Which businesses may prefer the alternatives
NetSuite may be the better fit for organizations with complex international financial governance requirements, larger ERP budgets, and a preference for a mature cloud-first financial management posture. Dynamics 365 may be preferable for enterprises standardizing on Microsoft and seeking deep integration across productivity, analytics, automation, and customer engagement. Acumatica may be the better option for firms whose pricing model benefits from its commercial structure and whose operational requirements align closely with partner-delivered industry solutions.
Executive decision guidance
- Prioritize Odoo if your strategy is to balance cost control, functional breadth, and platform extensibility across subsidiaries.
- Prioritize NetSuite if financial consolidation maturity and standardized global governance are more important than subscription efficiency.

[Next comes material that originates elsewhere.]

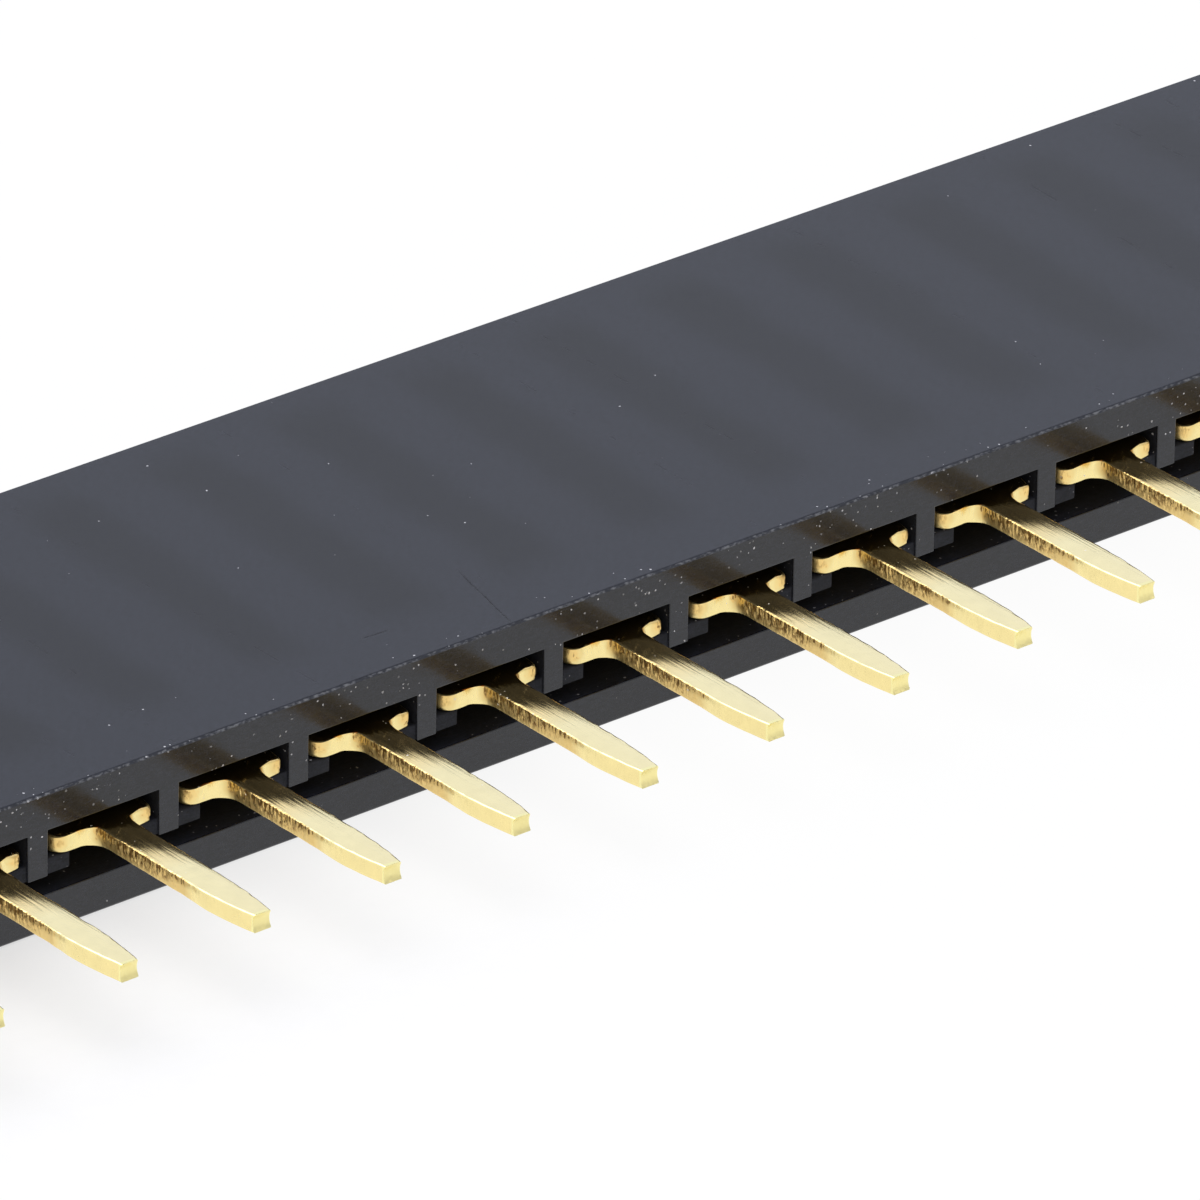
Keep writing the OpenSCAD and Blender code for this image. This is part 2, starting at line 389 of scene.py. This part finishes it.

- Prioritize Dynamics 365 if ERP selection is inseparable from a broader Microsoft cloud and data strategy.
- Prioritize Acumatica if user expansion economics and operational flexibility are stronger decision drivers than ecosystem breadth.
The most effective platform selection process compares not just current requirements, but the cost and complexity of adding the next subsidiary, the next country, the next business model, and the next integration layer. In that context, Odoo often stands out as a practical modernization platform for organizations that want room to grow without committing too early to the cost structure of larger enterprise suites. However, the right decision depends on governance expectations, operating model complexity, and the organization's willingness to standardize processes during implementation.